Exercise prompt —
Your task is to repeat only the lines from the one with "for node in" through the one with "obj.data.transform(world)", exactly as they stand, both ends included.

Provided records —
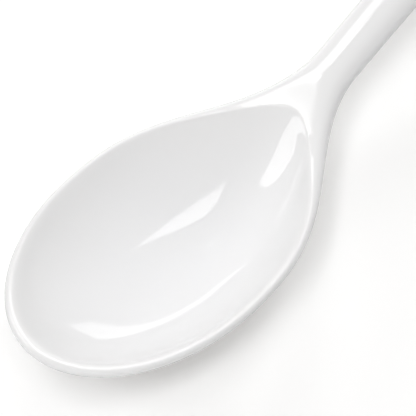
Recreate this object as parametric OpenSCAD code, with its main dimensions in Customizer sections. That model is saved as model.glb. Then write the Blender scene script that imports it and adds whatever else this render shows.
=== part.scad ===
// Porcelain serving spoon: an oval bowl and a handle, pressed apart and luted together at the neck

/* [Bowl] */
// Width of the bowl over its rim
bowl_width = 60; // [50:0.5:74]
// Length from the widest section to the tip
tip_length = 47; // [38:0.5:60]
// Depth from the edge of the rim to the underside, before the foot is ground
bowl_depth = 17.5; // [14:0.25:22]
// Fullness of the underside, where 0.5 is an ellipse and 1 a parabola
underside_power = 0.77; // [0.6:0.01:0.95]
// Thickness of the floor above the foot
floor_thickness = 3; // [2.2:0.1:4]
// Fullness of the hollow, on the same scale as the underside
hollow_power = 0.78; // [0.65:0.01:0.95]
// Depth ground off the underside for the flat foot
foot_depth = 0.8; // [0.4:0.05:1.4]
// Fall of the rim towards the handle, in degrees
rim_fall = 7; // [2:0.5:10]

/* [Lip] */
// Height of the rounded lip above the edge of the rim
lip_height = 1.4; // [1:0.05:2]
// Distance from the edge of the rim to the crest of the lip
lip_inset = 1; // [0.8:0.05:1.5]
// Turn from the lip into the hollow, as a share of the hollow
lip_turn_share = 0.12; // [0.08:0.01:0.2]
// Growth of the crest's level at the neck, where the lip broadens into a saddle
saddle_growth = 2.1; // [1.6:0.05:2.4]
// Turn from the saddle into the hollow, as a share of the hollow
saddle_turn_share = 0.035; // [0.03:0.005:0.1]

/* [Neck] */
// Length from the widest section of the bowl to the narrowest of the neck
neck_length = 72; // [62:0.5:84]
// Width of the neck where it is narrowest
neck_width = 12.4; // [10:0.1:15]
// Fullness of the shoulders that run from the bowl into the neck
shoulder_power = 1.27; // [1.1:0.01:1.45]
// Rise of the handle from the neck, in degrees
handle_rise = 7.5; // [4:0.5:11]
// Height of the handle's back above its sides, at the neck
neck_crown = 3.5; // [2.5:0.1:4.5]
// Depth of the handle's underside below its sides, at the neck
neck_belly = 3.6; // [2.5:0.1:4.5]

/* [Handle] */
// Length of the handle beyond the narrowest section of the neck
handle_length = 118; // [100:1:136]
// Length of the straight rise before the arch
rise_length = 28; // [20:0.5:36]
// Length of the arch that turns the handle down to the table
arch_length = 50; // [36:0.5:60]
// Width of the handle near its end
end_width = 16; // [13:0.1:19]
// Length of the rounded end
end_round = 9; // [7:0.1:12]
// Height of the handle's back above its sides, near the end
end_crown = 3.2; // [2.4:0.1:4.2]
// Depth of the handle's underside below its sides, near the end
end_belly = 3.6; // [2.6:0.1:4.4]

/* [Places along the neck] */
// Seam between bowl and handle, as a share of the neck's length
seam_share = 0.83; // [0.8:0.01:0.9]
// Middle of the bend from rim to handle, as a share of the neck's length
root_middle_share = 0.715; // [0.68:0.005:0.76]
// Length of that bend, as a share of the neck's length
root_span_share = 0.33; // [0.26:0.01:0.4]
// Start and end of the change from lip to handle back, as shares of the neck's length
crown_shares = [0.42, 0.92];
// Start and end of the change from bowl to handle underside, as shares of the neck's length
belly_shares = [0.35, 0.9];
// Start and end of the change from lip to saddle, as shares of the neck's length
saddle_shares = [0.35, 0.68];

/* [Smoothness] */
// Steps round a quarter of the tip
tip_steps = 22; // [12:1:26]
// Steps along each shoulder
shoulder_steps = 24; // [14:1:28]
// Steps across the handle
section_steps = 14; // [8:1:16]
// Rings from the rim to the middle of the hollow
hollow_rings = 22; // [14:1:24]
// Rings from the rim to the middle of the underside
underside_rings = 13; // [8:1:16]
// Steps along the handle, up to its rounded end
handle_steps = 44; // [24:1:52]
// Steps along the rounded end
end_steps = 9; // [6:1:12]
// Steps in the search for the lowest place of the underside
foot_search_steps = 200; // [100:50:400]

/* [Hidden] */

porcelain = "#f4f3f0";
// Turns after which the slope that brings the handle's end down to the table has settled
drop_turns = 12;
bowl_half = bowl_width / 2;
neck_half = neck_width / 2;
end_half = end_width / 2;
fall_slope = tan(rim_fall);
rise_slope = tan(handle_rise);
// Stations are lengths from the widest section, positive towards the handle
seam = seam_share * neck_length;
root_start = (root_middle_share - root_span_share / 2) * neck_length;
root_span = root_span_share * neck_length;
arch_start = neck_length + rise_length;
handle_end = neck_length + handle_length;
round_start = handle_end - end_round;
// Levels are squares of the half width less squares of the place across, in square millimetres
middle_level = bowl_half * bowl_half;
hollow_depth = bowl_depth + lip_height - foot_depth - floor_thickness;
// A handle section takes its round back from a crest that lies past its middle
back_share = 1.25;
back_height_share = sqrt(1 - pow(1 - 1 / pow(back_share, 2), 2));

// Smooth steps and bends
function ease(t) = t <= 0 ? 0 : t >= 1 ? 1 : t * t * (3 - 2 * t);
function between(s, from, to) = ease((s - from) / (to - from));
function mix(a, b, t) = a + (b - a) * t;
function bend(s, start, span) =
    let (t = max(0, min(1, (s - start) / span)))
    span * (pow(t, 3) - pow(t, 4) / 2) + max(0, s - start - span);

// Plan outline: half an ellipse at the tip, full shoulders, then the handle with its rounded end
function handle_share(s) = between(s, neck_length, round_start);
function handle_half(s) = mix(neck_half, end_half, handle_share(s));
function shoulder_half(s) =
    let (t = pow(min(1, s / neck_length), shoulder_power))
    (bowl_half - neck_half) * pow(cos(90 * t), 2);
function end_taper(s) = sqrt(max(0, 1 - pow(max(0, s - round_start) / end_round, 2)));
function half_width(s) =
    s < 0
    ? bowl_half * sqrt(max(0, 1 - pow(s / tip_length, 2)))
    : (handle_half(s) + shoulder_half(s)) * end_taper(s);
function level(s, y) = max(0, pow(half_width(s), 2) - y * y);

// Depth of the underside below the edge: bowl and handle, and the change from one to the other
function bowl_belly(lv) = bowl_depth * pow(min(1, lv / middle_level), underside_power);
function handle_belly(s, lv) = mix(neck_belly, end_belly, handle_share(s)) * sqrt(lv) / handle_half(s);
function belly(s, lv) =
    mix(bowl_belly(lv), handle_belly(s, lv),
        between(s, belly_shares[0] * neck_length, belly_shares[1] * neck_length));

// The foot lies where the tilted underside is lowest, and the spoon's origin is at its middle
foot_reach = belly_shares[0] * neck_length;
foot_search = [for (i = [0:foot_search_steps]) foot_reach * i / foot_search_steps];
foot_sag = [for (s = foot_search) fall_slope * s + bowl_belly(level(s, 0))];
foot_place = foot_search[search(max(foot_sag), foot_sag)[0]];
rim_height = max(foot_sag) - foot_depth;

// Side view of the edge: the tilted rim, the bend at the root, the straight rise and the arch
function rising_edge(s) =
    rim_height - fall_slope * s + (rise_slope + fall_slope) * bend(s, root_start, root_span);
function next_drop(drop) =
    let (end_height = norm([drop * end_round, end_belly]))
    (rising_edge(round_start) - end_height) / bend(round_start, arch_start, arch_length) - rise_slope;
function settled_drop(drop, turns) = turns == 0 ? drop : settled_drop(next_drop(drop), turns - 1);
drop_slope = settled_drop(0, drop_turns);
function edge(s) = rising_edge(s) - (rise_slope + drop_slope) * bend(s, arch_start, arch_length);

// Level of the crest, where the lip is highest and the hollow starts
function saddle_share(s) = between(s, saddle_shares[0] * neck_length, saddle_shares[1] * neck_length);
function crest_level(s) = bowl_width * lip_inset * mix(1, saddle_growth, saddle_share(s));

// Height of the lip and of the handle's back above the edge
function crown_share(s) = between(s, crown_shares[0] * neck_length, crown_shares[1] * neck_length);
function back_level(s) = mix(crest_level(s), pow(back_share * handle_half(s), 2), crown_share(s));
function back_height(s) =
    mix(lip_height, mix(neck_crown, end_crown, handle_share(s)) / back_height_share, crown_share(s));
function crown(s, lv) =
    let (t = min(1, lv / back_level(s)))
    back_height(s) * sqrt(1 - pow(1 - t, 2));

// Depth of the hollow below the crest of the lip
function turned(t, turn) = (norm([t, turn]) - turn) * pow(t + turn, hollow_power - 1);
function hollow(s, lv) =
    let (
        turn = mix(lip_turn_share, saddle_turn_share, saddle_share(s)),
        t = max(0, (lv - crest_level(s)) / (middle_level - crest_level(s)))
    )
    hollow_depth * turned(t, turn) / turned(1, turn);

// Points on the two skins of the spoon
function top_height(s, lv) = edge(s) + crown(s, lv) - hollow(s, lv);
function top_point(s, y) = [s - foot_place, y, top_height(s, level(s, y))];
function under_point(s, y) = [s - foot_place, y, edge(s) - belly(s, level(s, y))];

// Faces between two rings of points, seen from outside with the first ring on the outer side
function numbers(first, count) = [for (i = [0:count - 1]) first + i];
function band(a, b) = [
    for (i = [0:len(a) - 1])
        let (k = (i + 1) % len(a))
        each [[a[i], b[i], b[k]], [a[i], b[k], a[k]]]
];
function cap(ring, middle) = [for (i = [0:len(ring) - 1]) [ring[i], middle, ring[(i + 1) % len(ring)]]];
function reversed(list) = [for (i = [len(list) - 1:-1:0]) list[i]];

// Outline of the bowl: round the tip, along one shoulder, across the seam and back
function across(s) = [for (i = [0:section_steps]) [s, -half_width(s) * cos(180 * i / section_steps)]];
bowl_flank = concat(
    [for (i = [0:tip_steps - 1]) let (s = -tip_length * cos(90 * i / tip_steps)) [s, -half_width(s)]],
    [for (i = [0:shoulder_steps - 1]) let (s = seam * i / shoulder_steps) [s, -half_width(s)]]
);
seam_chord = across(seam);
outline = concat(
    bowl_flank,
    seam_chord,
    [for (i = [len(bowl_flank) - 1:-1:1]) [bowl_flank[i][0], -bowl_flank[i][1]]]
);

module bowl() {
    count = len(outline);
    seam_first = len(bowl_flank);
    inner_chord = [for (i = [1:section_steps - 1]) seam_chord[i]];
    // Rings lie closest together at the lip
    top_sizes = [for (i = [0:hollow_rings - 1]) 1 - pow(i / hollow_rings, 2)];
    under_sizes = [for (i = [1:underside_rings - 1]) 1 - pow(i / underside_rings, 2)];
    points = concat(
        [for (size = top_sizes) for (p = outline) top_point(mix(foot_place, p[0], size), p[1] * size)],
        [top_point(foot_place, 0)],
        [for (p = inner_chord) under_point(p[0], p[1])],
        [for (size = under_sizes) for (p = outline) under_point(mix(foot_place, p[0], size), p[1] * size)],
        [under_point(foot_place, 0)]
    );
    top_middle = count * hollow_rings;
    chord_first = top_middle + 1;
    under_first = chord_first + len(inner_chord);
    under_middle = under_first + count * len(under_sizes);
    top_rings = [for (i = [0:hollow_rings - 1]) numbers(i * count, count)];
    chord_numbers = numbers(chord_first, len(inner_chord));
    under_edge = concat(
        numbers(0, seam_first + 1),
        chord_numbers,
        numbers(seam_first + section_steps, count - seam_first - section_steps)
    );
    under_rings = concat(
        [under_edge],
        [for (i = [0:len(under_sizes) - 1]) numbers(under_first + i * count, count)]
    );
    faces = concat(
        [for (i = [0:hollow_rings - 2]) each band(top_rings[i], top_rings[i + 1])],
        cap(top_rings[hollow_rings - 1], top_middle),
        [for (i = [0:len(under_rings) - 2]) each band(under_rings[i + 1], under_rings[i])],
        cap(reversed(under_rings[len(under_rings) - 1]), under_middle),
        [concat(numbers(seam_first, section_steps + 1), reversed(chord_numbers))]
    );
    color(porcelain)
        difference() {
            polyhedron(points, faces);
            // The foot is ground flat on the plane of the table
            translate([-tip_length, -bowl_half, -bowl_depth])
                cube([tip_length + seam, bowl_width, bowl_depth]);
        }
}

module handle() {
    stations = concat(
        [for (i = [0:handle_steps - 1]) mix(seam, round_start, i / handle_steps)],
        [for (i = [0:end_steps - 1]) round_start + end_round * sin(90 * i / end_steps)]
    );
    count = 2 * section_steps;
    points = concat(
        [
            for (s = stations)
                let (chord = across(s))
                each concat(
                    [for (p = chord) top_point(p[0], p[1])],
                    [for (i = [section_steps - 1:-1:1]) under_point(chord[i][0], chord[i][1])]
                )
        ],
        [top_point(handle_end, 0)]
    );
    rings = [for (i = [0:len(stations) - 1]) numbers(i * count, count)];
    faces = concat(
        [reversed(rings[0])],
        [for (i = [0:len(rings) - 2]) each band(rings[i + 1], rings[i])],
        cap(reversed(rings[len(rings) - 1]), count * len(stations))
    );
    color(porcelain)
        polyhedron(points, faces);
}

bowl();
handle();
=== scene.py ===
import math
import bpy
import numpy as np
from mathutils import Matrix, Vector


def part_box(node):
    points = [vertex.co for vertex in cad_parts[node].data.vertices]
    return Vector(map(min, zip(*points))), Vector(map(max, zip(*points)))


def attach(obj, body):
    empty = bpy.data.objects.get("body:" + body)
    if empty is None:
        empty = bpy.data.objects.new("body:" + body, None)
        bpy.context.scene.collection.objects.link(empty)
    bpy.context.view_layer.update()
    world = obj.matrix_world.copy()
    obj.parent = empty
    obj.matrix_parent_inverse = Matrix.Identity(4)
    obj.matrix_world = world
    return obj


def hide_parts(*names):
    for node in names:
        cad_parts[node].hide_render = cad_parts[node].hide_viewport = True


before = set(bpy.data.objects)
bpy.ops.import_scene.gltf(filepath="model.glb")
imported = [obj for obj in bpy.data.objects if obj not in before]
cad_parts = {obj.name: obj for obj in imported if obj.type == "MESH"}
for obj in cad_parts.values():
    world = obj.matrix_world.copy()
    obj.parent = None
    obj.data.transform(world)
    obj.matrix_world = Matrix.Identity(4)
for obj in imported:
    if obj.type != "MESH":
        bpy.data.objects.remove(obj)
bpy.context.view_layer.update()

bowlLow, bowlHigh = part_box("bowl")
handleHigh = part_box("handle")[1]
mm = 0.001

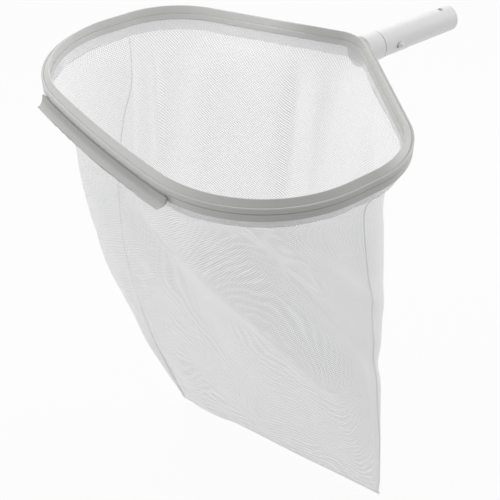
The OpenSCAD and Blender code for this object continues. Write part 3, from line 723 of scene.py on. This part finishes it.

Complete response —
    for node in names:
        cad_parts[node].hide_render = cad_parts[node].hide_viewport = True


before = set(bpy.data.objects)
bpy.ops.import_scene.gltf(filepath="model.glb")
imported = [obj for obj in bpy.data.objects if obj not in before]
cad_parts = {obj.name: obj for obj in imported if obj.type == "MESH"}
for obj in cad_parts.values():
    world = obj.matrix_world.copy()
    obj.parent = None
    obj.data.transform(world)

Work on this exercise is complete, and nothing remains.